The idea of the regulatory agency was first advanced in the USA and it has been largely an American institution. The first agency was Interstate Commerce Commission (ICC), established by Congress in 1887 to regulate the railroads (and, later, motor carriers, inland waterways, and oil companies). It was abolished in 1996 but long served as the prototype of such an agency. Originally, the ICC was to serve only as an advisory body to Congress and the courts, but it was soon granted these powers itself. Also, an independent commission could be impartial and nonpartisan, a necessity for equitable regulation. The ICC was the first step taken to regulate an entire class of industries, rather than taking each on a case-by-case basis, as had been previously done.

The assertion of governmental control in other industries led to the creation of many other regulatory agencies modeled upon the ICC, chief among these being the Federal Trade Commission (FTC, 1914), Federal Communications Commission (FCC, 1934), and Securities and Exchange Commission (SEC, 1934). In addition, regulatory powers were conferred upon the ordinary executive departments. The functions of the FTC illustrate those of regulatory agencies in general. It oversees the packaging, labeling, and advertising of consumer goods. It applies broadly stated legislative policies to concrete cases of trade competition by a procedure patterned after that of the courts. It grants licenses to those seeking to engage in export trade. It also regulates collection and circulation of credit information. Regulatory agencies use a commission system of administration, and their terms of office are fixed and often very long.

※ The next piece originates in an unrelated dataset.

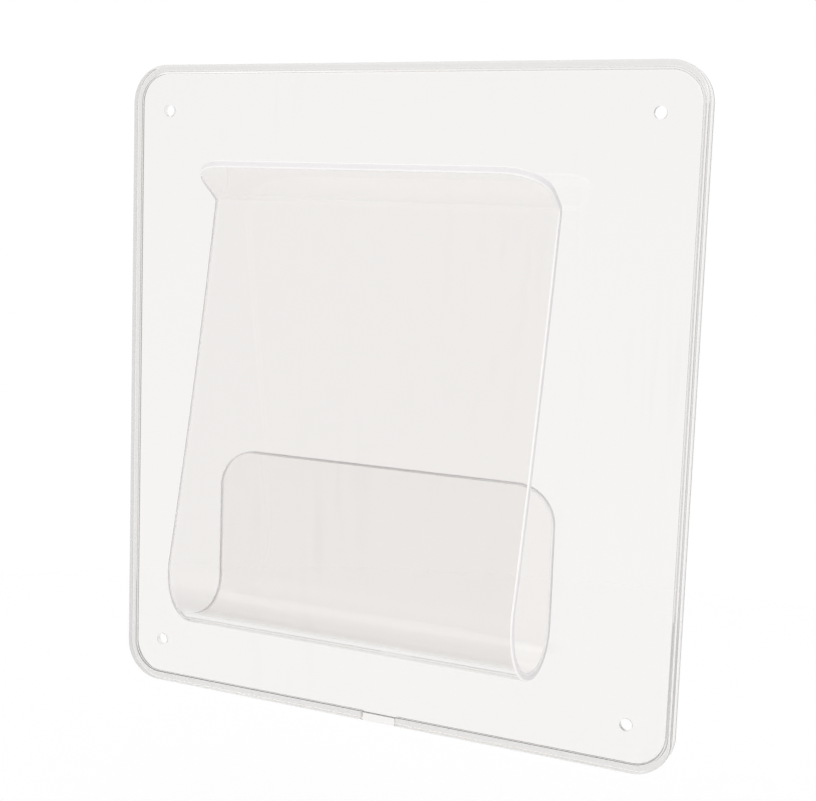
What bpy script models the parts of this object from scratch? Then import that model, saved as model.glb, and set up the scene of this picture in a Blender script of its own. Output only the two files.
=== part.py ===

In almost all other countries outside the USA, including India, the role of regulatory agencies is taken by the regular administrative departments of government and, in the case of utilities and public transportation, often by means of state ownership. Regulatory agencies are usually a part of the executive branch of the government, or they have statutory authority to perform their functions with oversight from the legislative branch. Their actions are generally open to legal review . Regulatory authorities are commonly set up to enforce standards and safety, or to oversee use of public goods  and regulate commerce. Examples of regulatory agencies in India are IRDA, SEBI,TRAI, AERB, DGCA, PESO, etc.

Quasi-judicial bodies

Quasi-judicial bodies are organisations or bodies which have powers similar to that of the law imposing bodies but it are not courts. They mainly govern the administrative areas. The courts (judiciary) has the power to preside over all kinds of disputes but the quasi-judicial bodies are the ones with the powers of imposing laws on administrarive agencies. These bodies help in reducing the burden of the courts. Quasi-judicial activity is limited to the issues that concern the particular administrative agency. Quasi-judicial action may be appealed to a court of law.

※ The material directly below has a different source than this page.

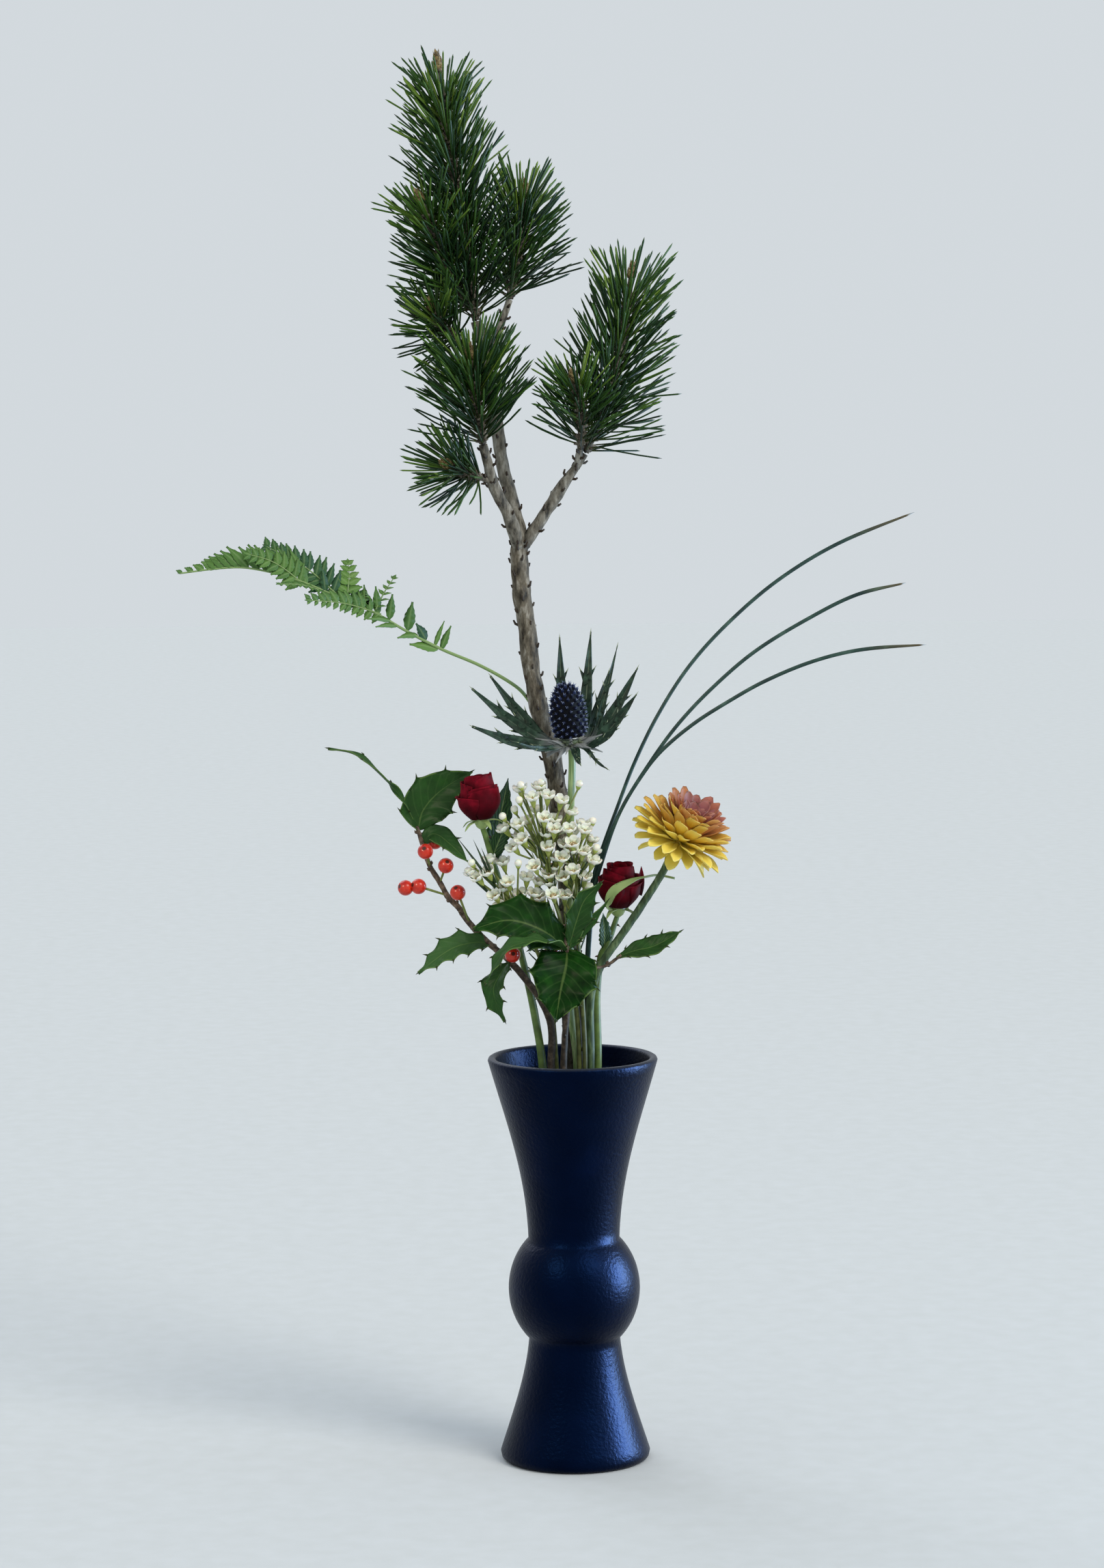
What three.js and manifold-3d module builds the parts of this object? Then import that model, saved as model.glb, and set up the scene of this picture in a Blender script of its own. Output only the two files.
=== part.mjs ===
// An ikebana arrangement: pine, fern, sea holly, steel grass, holly, waxflower, two spray roses and
// a chrysanthemum, all standing in the water of a dark glazed vase.
// Millimetres, +Z up, +X right, +Y away from the viewer, origin at the centre of the vase's base.
import * as THREE from 'three';
import { mergeVertices } from 'three/addons/utils/BufferGeometryUtils.js';
import Module from 'manifold-3d';

const wasm = await Module();
wasm.setup();

// Driving dimensions of the vase
const VASE_HEIGHT = 250;
const RIM_RADIUS = 52;
const NECK_RADIUS = 28;
const BALL_RADIUS = 40.4;
const BALL_HALF_HEIGHT = 43;
const BALL_CENTRE = 106.5;
const FOOT_RADIUS = 46;
const FOOT_EDGE = 5;
const WALL = 5;
const FLOOR = 8;
const LIP = 2;
const VASE_SIDES = 20;
const WATER_LEVEL = 238;

// Driving dimensions of the plants
const NEEDLE_RADIUS = 0.75;
const BLADE = 0.8;
const BERRY_RADIUS = 4.75;
const ROSE_RADIUS = 12.5;
const ROSE_HEIGHT = 27;
const CONE_RADIUS = 9.6;
const CONE_HEIGHT = 31;
const FLORET_RADIUS = 4.3;

// Clearance between neighbouring pieces, and round a stem in its hole in the water
const GAP = 0.4;
const HOLE_GAP = 0.5;
const WELD = 1e-4;
const GOLDEN_ANGLE = Math.PI * (3 - Math.sqrt(5));
const TO_VIEWER = [0, -1, 0];

const { cos, sin, PI, abs, max, min, pow, sqrt } = Math;
const radians = THREE.MathUtils.degToRad;
const mix = THREE.MathUtils.lerp;
const vec = (p) => new THREE.Vector3(p[0], p[1], p[2]);

// Draws the same even numbers from 0 to 1 on every run
function seededRandom(seed) {
  let state = seed;
  return () => {
    state = (state * 1664525 + 1013904223) % 4294967296;
    return state / 4294967296;
  };
}

// A smooth curve through points written as [x, y, z]
function path(points) {
  return new THREE.CatmullRomCurve3(points.map(vec), false, 'centripetal');
}

// A closed three.js shape as a solid, its shared corners welded and its empty triangles left out
function solid(geometry) {
  const bare = geometry.clone();
  bare.deleteAttribute('normal');
  bare.deleteAttribute('uv');
  const welded = mergeVertices(bare, WELD);
  const corners = welded.index.array;
  const triangles = [];
  for (let i = 0; i < corners.length; i += 3) {
    const [a, b, c] = corners.slice(i, i + 3);
    if (a !== b && b !== c && c !== a) {
      triangles.push(a, b, c);
    }
  }
  return new wasm.Manifold(new wasm.Mesh({
    numProp: 3,
    vertProperties: new Float32Array(welded.attributes.position.array),
    triVerts: new Uint32Array(triangles),
  }));
}

// Joins a list of solids two by two
function join(solids) {
  let left = solids;
  while (left.length > 1) {
    const next = [];
    for (let i = 0; i < left.length; i += 2) {
      next.push(i + 1 < left.length ? left[i].add(left[i + 1]) : left[i]);
    }
    left = next;
  }
  return left[0];
}

// The largest body of a joined solid: loose scraps and sealed hollows are dropped
function oneBody(joined) {
  const bodies = joined.decompose();
  return bodies.reduce((largest, body) => (body.volume() > largest.volume() ? body : largest));
}

// The direction at an angle round a tangent, as a sweep's section counts it
function aroundAxis(tangent, angle) {
  const side = tangent.clone().cross(vec(TO_VIEWER)).normalize();
  const up = side.clone().cross(tangent).normalize();
  return side.multiplyScalar(sin(angle)).addScaledVector(up, cos(angle));
}

// Bends a unit cylinder along a curve. across and deep give the section's half sizes at t from 0 to 1,
// lift raises its two edges, and face is the side of the section that deep is measured to.
function sweep(curve, options) {
  const { sides = 5, rings = 4, across, face = TO_VIEWER, pointed = false, rooted = true } = options;
  const deep = options.deep ?? across;
  const lift = options.lift ?? (() => 0);
  const shape = new THREE.CylinderGeometry(1, 1, 1, sides, rings);
  const position = shape.attributes.position;
  const place = new THREE.Vector3();
  for (let i = 0; i < position.count; i++) {
    place.fromBufferAttribute(position, i);
    const t = place.y + 0.5;
    const isPoint = (pointed && t > 1 - WELD) || (!rooted && t < WELD);
    const a = isPoint ? 0 : place.x;
    const b = isPoint ? 0 : place.z;
    const tangent = curve.getTangent(t);
    const side = tangent.clone().cross(vec(face)).normalize();
    const up = side.clone().cross(tangent);
    place.copy(curve.getPoint(t));
    place.addScaledVector(side, a * across(t));
    place.addScaledVector(up, b * deep(t) + a * a * lift(t));
    position.setXYZ(i, place.x, place.y, place.z);
  }
  return solid(shape);
}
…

Such bodies usually have powers of adjudication in such matters as: breach of discipline, conduct rules, and  trust in the matters of money or otherwise.Their powers are usually limited to a particular area of expertise, such as financial markets, employment laws, public standards, immigration, or regulation.

Awards and verdicts  of a quasi-judicial bodies often depend on a pre-determined set of guidelines or punishment depending on the nature and gravity of the offence committed. Such punishment may be legally enforceable under the law of a country, it can be challenged in a court of law which is the final decisive authority.

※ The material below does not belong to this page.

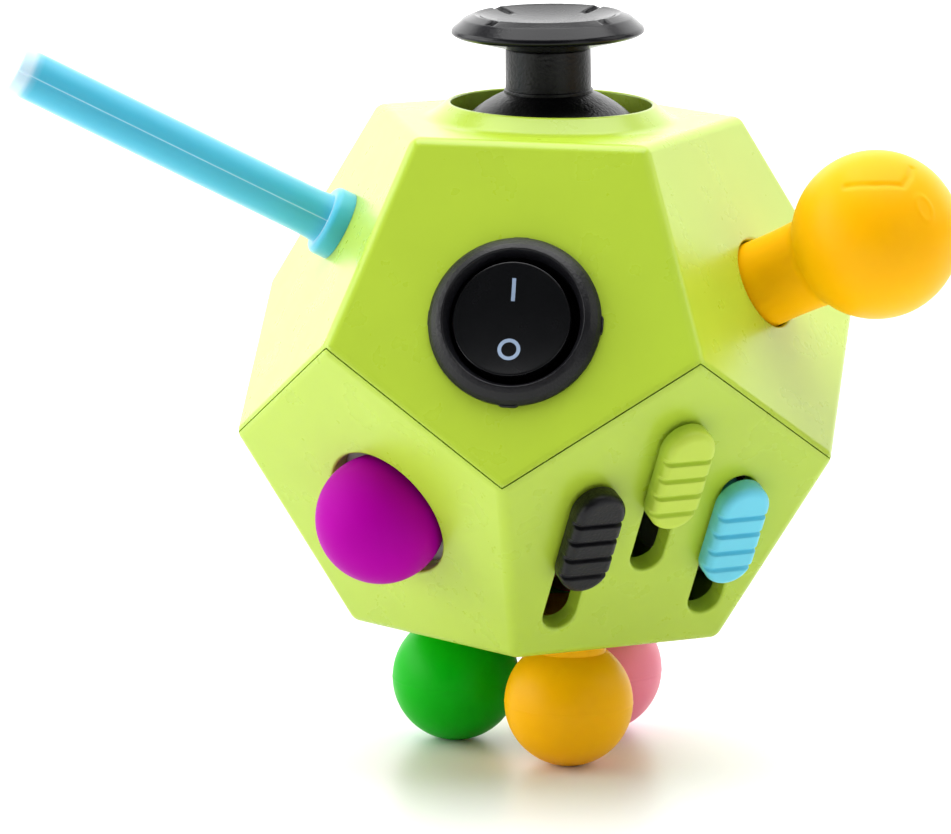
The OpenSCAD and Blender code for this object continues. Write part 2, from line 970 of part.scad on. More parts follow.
module worry_pad() {
    rim_z = 0.3;
    dish_r = 46;
    dish_z = -0.7;
    color("#8a5cc8")
        on_worry_face()
            difference() {
                disc(pad_r, -pad_depth, rim_z);
                translate([0, 0, dish_z + dish_r]) sphere(r = dish_r, $fn = 128);
            }
}

upper_shell();
lower_shell();
joystick_cap();
joystick_stem();
joystick_gimbal();
joystick_base();
joystick_spring();
joystick_screws();
switch_bezel();
switch_rocker();
switch_plunger();
switch_spring();
slider_knob(0, "#2b2c30");  // slider_knob_black
slider_knob(1, "#a5cc44");  // slider_knob_green
slider_knob(2, "#55bbdd");  // slider_knob_blue
slider_retainer(0);  // slider_retainer_black
slider_retainer(1);  // slider_retainer_green
slider_retainer(2);  // slider_retainer_blue
press_ball();
press_plunger();
press_spring();
press_cup();
punch_bulb();
bulb_plug();
pull_tube();
tube_grommet();
foot_ball(0, "#f0b40a");  // foot_ball_yellow
foot_ball(1, "#00a01e");  // foot_ball_green
foot_ball(2, "#e18296");  // foot_ball_pink
dial_cup();
dial_disc();
dial_rivet();
gear_cup();
gear(-gear_apart / 2, 0, "#f08c1e");  // gear_left
gear(gear_apart / 2, 180 / gear_teeth, "#8a5cc8");  // gear_right
gear_pins();
spinner_cup();
spinner_rotor();
spinner_pin();
button(0, "#d23c46");  // button_a
button(1, "#f0b40a");  // button_b
button(2, "#3c8fd0");  // button_c
button_spring(0);  // button_spring_a
button_spring(1);  // button_spring_b
button_spring(2);  // button_spring_c
button_frame();
worry_pad();
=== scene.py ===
"""Looks of the twelve-sided fidget toy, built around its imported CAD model. Lengths are in millimetres until
a piece is made, when they become metres."""

import json
import math

import bmesh
import bpy
from mathutils import Matrix, Vector
from mathutils.geometry import delaunay_2d_cdt


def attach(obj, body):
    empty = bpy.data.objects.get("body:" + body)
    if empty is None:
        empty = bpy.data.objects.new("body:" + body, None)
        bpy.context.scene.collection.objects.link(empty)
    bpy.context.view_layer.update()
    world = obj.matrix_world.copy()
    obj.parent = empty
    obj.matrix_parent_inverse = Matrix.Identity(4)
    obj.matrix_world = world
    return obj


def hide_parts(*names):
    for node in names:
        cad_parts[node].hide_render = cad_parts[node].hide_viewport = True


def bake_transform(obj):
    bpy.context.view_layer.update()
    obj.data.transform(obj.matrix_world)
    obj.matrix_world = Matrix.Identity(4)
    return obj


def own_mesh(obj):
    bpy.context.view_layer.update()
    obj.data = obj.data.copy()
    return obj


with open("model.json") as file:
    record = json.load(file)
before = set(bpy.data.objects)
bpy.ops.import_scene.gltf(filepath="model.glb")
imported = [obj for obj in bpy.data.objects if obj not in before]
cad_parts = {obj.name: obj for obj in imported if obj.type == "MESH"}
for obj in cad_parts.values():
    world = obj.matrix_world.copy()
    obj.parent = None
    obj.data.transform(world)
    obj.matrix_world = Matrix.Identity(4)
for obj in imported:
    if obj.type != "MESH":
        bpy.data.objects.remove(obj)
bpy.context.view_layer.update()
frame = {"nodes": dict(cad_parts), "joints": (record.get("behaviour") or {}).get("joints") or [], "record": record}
JOINTS = {j["name"]: j for j in frame["joints"]}
MM = 0.001

# ---------------- sizes, as in the CAD model

EDGE = 22.0
ROUND = 1.4
WALL = 2.0
SEAM = 0.16
PIVOT_DEPTH = 8.0
PHI = (1 + math.sqrt(5)) / 2
INRADIUS = EDGE / 2 * math.sqrt(2.5 + 1.1 * math.sqrt(5))
RING_TOP_R = EDGE / (2 * math.sin(math.radians(36)))
RING_MID_R = PHI * RING_TOP_R
RING_MID_Z = INRADIUS / PHI**3
LEAN = math.degrees(math.atan(0.5))
CENTRE = Vector((0, 0, JOINTS["joystick_tilt_side"]["pos_m"][2] / MM - INRADIUS + PIVOT_DEPTH))

DOME_R = 11.4
DOME_GAP = 0.35
STICK_HOLE_R = 9.65
COLLAR_R = 11.9
COLLAR_H = 1.55
SHAFT_R = 4.125
CAP_R = 9.3
CAP_RIM_R = 7.1
BEZEL_R = 8.15
BEZEL_ASIDE = 0.25
ROCKER_R = 5.55
SLOT_W, SLOT_L = 3.5, 16.4
KNOB_W, KNOB_L, KNOB_H, KNOB_Z = 5.1, 11.3, 2.45, 0.4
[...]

Some examples of quasi-judicial bodies in India are – National Human Rights Commission, State Human Rights Commission, Central Information Commission, State Information Commission, National Consumer Disputes Redressal Commission, State Consumer Disputes Redressal Commission, Competition Commission of India, Appellate Tribunal for Electricity, Railway Claims Tribunal, Income Tax Appellate Tribunal, and Intellectual Property Appellate Tribunal.